Korngold, Austrian émigré,
together with so many other musicians
from the German-speaking world, was
living just down the coast in the service
of Hollywood. Their compositional styles
are not a million miles away. One of
the most obvious differences is that
the textures of McKay’s concerto are
less thick than those in the Korngold
work and there are fewer of Korngold’s
squelchy romantic harmonies. Some might
regard that as a virtue. However, I
will stick my neck out and suggest that
those who enjoy Korngold’s Violin Concerto
are bound to be impressed by McKay’s.
In spite of the relative
clarity of texture, it could be possible,
in performance, to over-romanticise
the music with, for example, indulgent
lush string tone. The Ukrainians do
not do this – their strings are fairly
thin in tone but I do not mean that
pejoratively. The whole performance
is convincing: conductor, soloist and
orchestra in accord interpretively.
Brian Reagin, a man who manages to combine
a distinguished solo career with the
leadership of the North Carolina Symphony
Orchestra, gives a most persuasive account
of a work that I have never heard before.
The Suite on Sixteenth
Century Hymn Tunes is a lighter
work for double string orchestra. It
started life as an organ piece. Although
based on themes of Frenchman Jean Bourgeois,
to English ears it will have something
of Tudor pastiche about it, with hints
of Granville Bantock (1868-1946). On
hearing the opening modal-sounding Méditation
movement, listeners cannot help
being reminded of Vaughan Williams’
famous Tallis Fantasia. I found
it delightful listening in its own right.
The Sinfonietta,
like the concerto, is in classical fast-slow-fast
form, the first movement characterised
by rhythmic drive and a certain neo-classic
rigour. The second movement, pastoral
in style, has a richness of both texture
and ideas.
So far we have had
three works that are, within the context
of a conservative style for the period,
quite different in nature. Put these
together with the music of Naxos’s other
two McKay discs showing native influences
such as Jazz and pop, then we have a
composer displaying an eclecticism of
which Leonard Bernstein might have been
proud. What Bernstein knew of his music
though, I have no idea. Perhaps someone
could tell me.
The final work is a
single movement lasting a quarter of
an hour. It is a programmatic, rhapsodic,
pastoral piece evoking the stirring
of spring over the "brooding landscape"
of the plains. On first hearing, it
seems to me a distinguished example
of the nature genre. The use of a piano
is innovative, especially in the fact
that it plays the role of a meadowlark.
Western music has always associated
birds with wind instruments, specifically
reed ones. The piano tends to play in
high register to suggest elevation and
flightiness. Mind you, this might be
pragmatism rather than innovation. The
work was a commission to celebrate the
centennial of the Steinway Piano Company.
It is a typical Naxos
touch that in leading a revival of the
music of an American composer from North-West
U.S.A., a Ukrainian Orchestra is employed,
recording in Kiev which is as near as
dammit on the opposite side of world
from Seattle. One might have had doubts
about this, but the players, under their
American conductor John McLaughlin Williams,
appear astonishingly at home with this
unfamiliar music. Having already recorded
one orchestral disc, they must now be
considered world experts in the playing
of McKay’s music. Congratulations to
them and to Naxos for this deserved
revival.
John Leeman
see also
George
Frederick McKAY (1899-1970)
Caricature
Dance Suite (1924)From My Tahoe
Window - Summer Moods and Patterns,
Americanistic Etude (1924) An April
Suite (1924) Dance Suite No. 2 (1938)
Dancing in a Dream (1945) Excerpts
from Five Songs for Soprano (1964)
Every Flower That Ever Grew (1969)
Suite for Viola and Piano (1948)
William Logan, Logan Skelton, Sanford
Margolis (piano) Joan Morris (mezzo-soprano)

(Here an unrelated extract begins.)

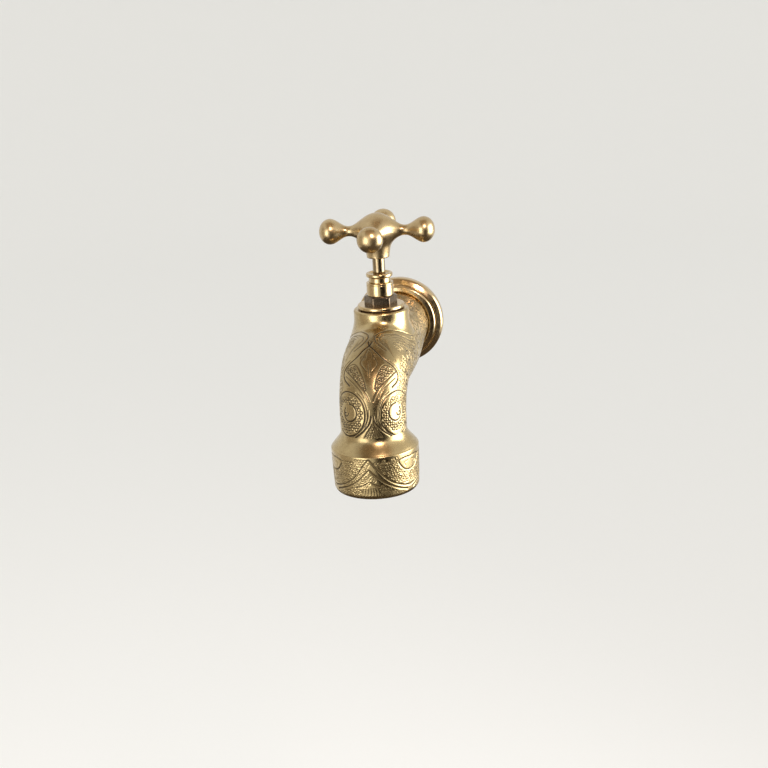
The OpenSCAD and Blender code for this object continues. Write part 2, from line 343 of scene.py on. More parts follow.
def dull(name, colour, fleck, rough, size, bump, metal=0.0):
    """Plain material with a fleck of a second colour: rubber, fibre, packing or steel."""
    made, tree, shader, coord = new_material(name)
    grain = noise(tree, coord, size, 4)
    tinted = blend(tree, remap(tree, grain, 0.35, 0.65, 0, 1), colour, fleck)
    tree.links.new(tinted, shader.inputs["Base Color"])
    tree.links.new(remap(tree, grain, 0.3, 0.7, rough - 0.08, rough + 0.08), shader.inputs["Roughness"])
    shader.inputs["Metallic"].default_value = metal
    bumped(tree, shader, grain, bump)
    return made


engraved = brass("engraved_brass", (0.55, 0.42, 0.205), (0.40, 0.29, 0.13), (0.020, 0.012, 0.006), 0.24, 0.8)
polished = brass("polished_brass", (0.58, 0.43, 0.22), (0.45, 0.31, 0.14), (0.05, 0.03, 0.012), 0.18, 0.5)
handle_brass = brass("handle_brass", (0.56, 0.42, 0.22), (0.44, 0.31, 0.15), (0.05, 0.03, 0.01), 0.29, 0.7)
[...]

Mahoko Eguchi (viola) rec July 1999-Feb
2001, The Brookwood Studio, Ann Arbour,
MI, USA DDD
NAXOS AMERICAN CLASSICS 8.559143
[64.00] [RB]
George
Frederick McKAY (1899-1970)
From A Moonlit Ceremony (1945) Harbor
Narrative (1934) Evocation Symphony
"Symphony for Seattle" (1951)
National Symphony Orchestra of Ukraine
- John McLaughlin Williams Naxos
American Classics 8.559052 DDD [69:06]
A NOTE FROM THE
G F MCKAY ESTATE
McKay is a historic
West Coast American composer, and full
information can be found at www.georgefrederickmckaymusic.com
Our ancestry
traces back to Great Britain; with the
first McKay in America being an English
Army Officer who fought with Burgoyne's
outfit at Bennington and escaped back
to Canada with the loyalists and Canadian
troops he commanded. Captain Samuel
McKay had been an advance scout for
the campaign, and had been captured
in previous actions (there is correspondence
between him and George Washington in
the Library of Congress here in the
States, in regard to McKay's petition
to be exchanged for an American prisoner).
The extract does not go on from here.